Interestingly, those who knew that they’d been cheated on before were more likely to get cheated on again.

That could mean that people choose to form relationships with the same types of people they’ve dated before, warts and all.

The study also seems to prove that suspicion is a difficult thing to get over. Those who’d been suspicious of their first partner cheating on them were four times more suspicious than those who didn’t suspect infidelity.

One compelling detail of the study is that the researchers found these findings held regardless of gender or marital status.

Men and women were just as likely to be two-time cheaters as one another. And marriage does nothing to improve your chances of staying faithful.
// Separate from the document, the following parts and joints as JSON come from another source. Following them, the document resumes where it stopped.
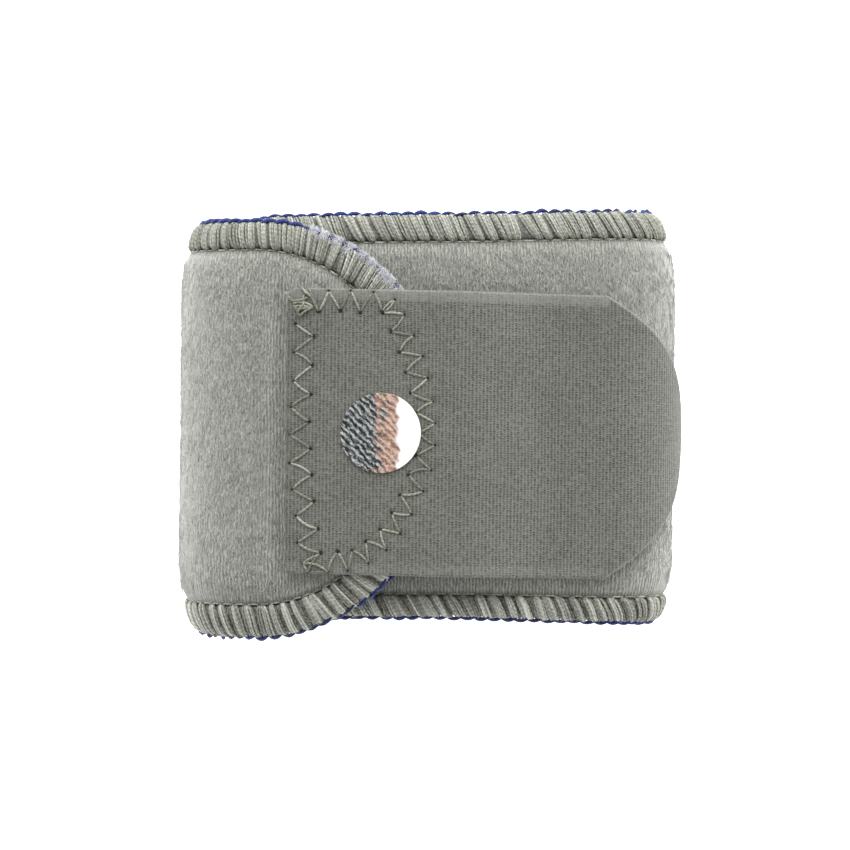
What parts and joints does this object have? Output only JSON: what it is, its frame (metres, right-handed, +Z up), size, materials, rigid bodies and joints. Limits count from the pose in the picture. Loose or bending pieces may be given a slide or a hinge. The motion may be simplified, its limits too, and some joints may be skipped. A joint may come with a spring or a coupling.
{
  "type": "wrist support",
  "caption": "Soft wrist support: padded strip with overlocked edges, wrapped into a loop that lies flat, its rounded flap held down by a wide hook strap with a round foil seal",
  "frame": {"origin": "on the surface that the loop lies on, under the middle of the whole part", "axes": "+X across the loop towards the strap's rounded end, +Y along the forearm, +Z up, away from the surface, on the side of the flap and strap"},
  "size_m": [0.0902, 0.0756, 0.0361],
  "materials": {
    "laminate": "matte brushed loop pile",
    "thread": "matte overlocked thread",
    "hook_tape": "matte woven tape",
    "foil": "metallised film"
  },
  "bodies": {
    "root": {"foam_band": "laminate", "overlock_edge": "thread", "hook_strap": "hook_tape", "foil_seal": "foil"}
  },
  "joints": []
}
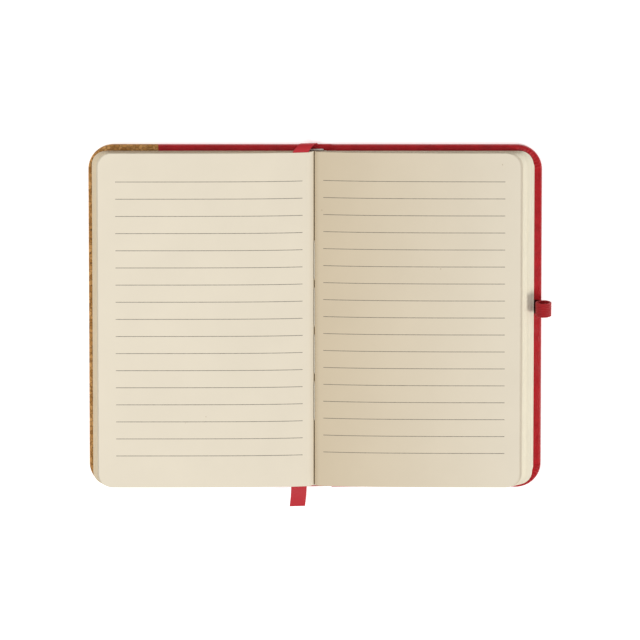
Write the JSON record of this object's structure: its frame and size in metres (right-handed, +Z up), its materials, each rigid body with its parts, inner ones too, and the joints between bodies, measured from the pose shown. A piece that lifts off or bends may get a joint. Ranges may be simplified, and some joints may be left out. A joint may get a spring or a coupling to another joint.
{
  "type": "pocket notebook",
  "caption": "Casebound pocket notebook lying open, with ruled cream leaves, a cork and red soft cover, a ribbon bookmark and an elastic pen loop.",
  "frame": {"origin": "on the surface that the notebook lies on, under the middle of the spine", "axes": "+X across the open notebook from the front cover to the back cover, +Y along the spine to the head, +Z up from the surface"},
  "size_m": [0.1827, 0.1472, 0.0096],
  "materials": {
    "red_covering": "grained soft polyurethane covering",
    "cork": "sealed cork sheet",
    "board": "grey binder's board",
    "ruled_paper": "uncoated cream writing paper with ruled lines",
    "endpaper": "uncoated cream endpaper",
    "lining": "open gauze",
    "band": "rolled white cotton",
    "thread": "waxed linen thread",
    "ribbon": "red satin",
    "elastic": "ribbed red elastic"
  },
  "bodies": {
    "spine": {"spine_skin": "red_covering", "spine_card": "board", "spine_lining": "lining", "headband": "band", "tailband": "band", "sewing_thread": "thread", "ribbon_head": "ribbon", "section_1_back": "ruled_paper", "section_2_back": "ruled_paper", "section_3_back": "ruled_paper", "section_4_back": "ruled_paper", "section_5_back": "ruled_paper"},
    "front_cover": {"front_board": "board", "front_skin": "red_covering", "cork_panel": "cork", "front_pastedown": "endpaper"},
    "back_cover": {"back_board": "board", "back_skin": "red_covering", "back_pastedown": "endpaper", "pen_loop_tail": "elastic"},
    "front_leaves_outer": {"front_flyleaf": "endpaper", "section_1_leaves": "ruled_paper"},
    "front_leaves_middle": {"section_2_leaves": "ruled_paper"},
    "front_leaves_inner": {"section_3_front_leaves": "ruled_paper", "bookmark_ribbon": "ribbon"},
    "back_leaves_outer": {"back_flyleaf": "endpaper", "section_5_leaves": "ruled_paper"},
    "back_leaves_middle": {"section_4_leaves": "ruled_paper"},
    "back_leaves_inner": {"section_3_back_leaves": "ruled_paper"},
    "left_leaf": {"left_page_leaf": "ruled_paper"},
    "right_leaf": {"right_page_leaf": "ruled_paper"},
    "loop": {"pen_loop": "elastic"},
    "ribbon_end": {"ribbon_tail": "ribbon"}
  },
  "joints": [
    {"name": "front_cover_fold", "type": "hinge", "parent": "spine", "child": "front_cover", "pos_m": [-0.005, 0, 0.003], "axis": [0, 1, 0], "range_deg": [0, 90]},
    {"name": "back_cover_fold", "type": "hinge", "parent": "spine", "child": "back_cover", "pos_m": [0.005, 0, 0.003], "axis": [0, -1, 0], "range_deg": [0, 90]},
    {"name": "front_leaves_outer_fold", "type": "hinge", "parent": "spine", "child": "front_leaves_outer", "pos_m": [-0.00473, 0, 0.00327], "axis": [0, 1, 0], "range_deg": [0, 90]},
    {"name": "front_leaves_middle_fold", "type": "hinge", "parent": "spine", "child": "front_leaves_middle", "pos_m": [-0.00429, 0, 0.00371], "axis": [0, 1, 0], "range_deg": [0, 90]},
    {"name": "front_leaves_inner_fold", "type": "hinge", "parent": "spine", "child": "front_leaves_inner", "pos_m": [-0.00396, 0, 0.00404], "axis": [0, 1, 0], "range_deg": [0, 90]},
    {"name": "back_leaves_outer_fold", "type": "hinge", "parent": "spine", "child": "back_leaves_outer", "pos_m": [0.00379, 0, 0.00361], "axis": [0, -1, 0], "range_deg": [0, 90]},
    {"name": "back_leaves_middle_fold", "type": "hinge", "parent": "spine", "child": "back_leaves_middle", "pos_m": [0.0028, 0, 0.0046], "axis": [0, -1, 0], "range_deg": [0, 90]},
    {"name": "back_leaves_inner_fold", "type": "hinge", "parent": "spine", "child": "back_leaves_inner", "pos_m": [0.00205, 0, 0.00535], "axis": [0, -1, 0], "range_deg": [0, 90]},
    {"name": "left_leaf_turn", "type": "hinge", "parent": "front_leaves_inner", "child": "left_leaf", "pos_m": [-0.0003, 0, 0.00772], "axis": [0, -1, 0], "range_deg": [-178, 0]},
    {"name": "right_leaf_turn", "type": "hinge", "parent": "back_leaves_inner", "child": "right_leaf", "pos_m": [-0.0003, 0, 0.00772], "axis": [0, 1, 0], "range_deg": [-178, 0]},
    {"name": "pen_loop_lean", "type": "hinge", "parent": "back_cover", "child": "loop", "pos_m": [0.08945, 0.0042, 0.0026], "axis": [0, 1, 0], "range_deg": [-10, 40], "stiffness_Nm_per_rad": 0.002},
    {"name": "ribbon_tail_flop", "type": "hinge", "parent": "front_leaves_inner", "child": "ribbon_end", "pos_m": [-0.0066, -0.0687, 0.00737], "axis": [-1, 0, 0], "range_deg": [-50, 60]}
  ],
  "couplings": [
    {"joint": "front_leaves_outer_fold", "follows": "front_cover_fold", "ratio": 1},
    {"joint": "front_leaves_middle_fold", "follows": "front_cover_fold", "ratio": 1},
    {"joint": "front_leaves_inner_fold", "follows": "front_cover_fold", "ratio": 1},
    {"joint": "back_leaves_outer_fold", "follows": "back_cover_fold", "ratio": 1},
    {"joint": "back_leaves_middle_fold", "follows": "back_cover_fold", "ratio": 1},
    {"joint": "back_leaves_inner_fold", "follows": "back_cover_fold", "ratio": 1}
  ]
}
Why do people always end up cheating time after time?

The answer might lie in a totally separate study from Princeton Neuroscience Institute.

In that study, participants had to help a partner guess how many coins were in a jar.

The partner saw only a blurry picture, while the participant got the full image. The partner’s overestimation resulted in the participant receiving a cash prize.

The study found that the amygdala, the part of the brain responsible for emotion, lit up when lying. But the more times the lies were told, the less active it became.

Neil Garrett co-author of the study and his team found that our brains basically get used to lying, making it easier to keep cheating.

Elite Daily spoke to Garrett who summarised the findings of his study:

What our study and others suggest is a powerful factor that prevents us from cheating is our emotional reaction to it, how bad we feel essentially, and the process of adaptation reduces this reaction, thereby allowing us to cheat more. With serial cheaters, it could be the case that they initially felt bad about cheating, but have cheated so much they’ve adapted to their ways and simply don’t feel bad about cheating any more.

Essentially, the more you lie, the less you feel bad about lying. This enables a person to keep lying.

Overall, if you find yourself being cheated on time after time, you might want to think about who you’re dating.

And if you know your partner has cheated before meeting you, you should probably be a little more cautious before letting yourself fall head over heels for them!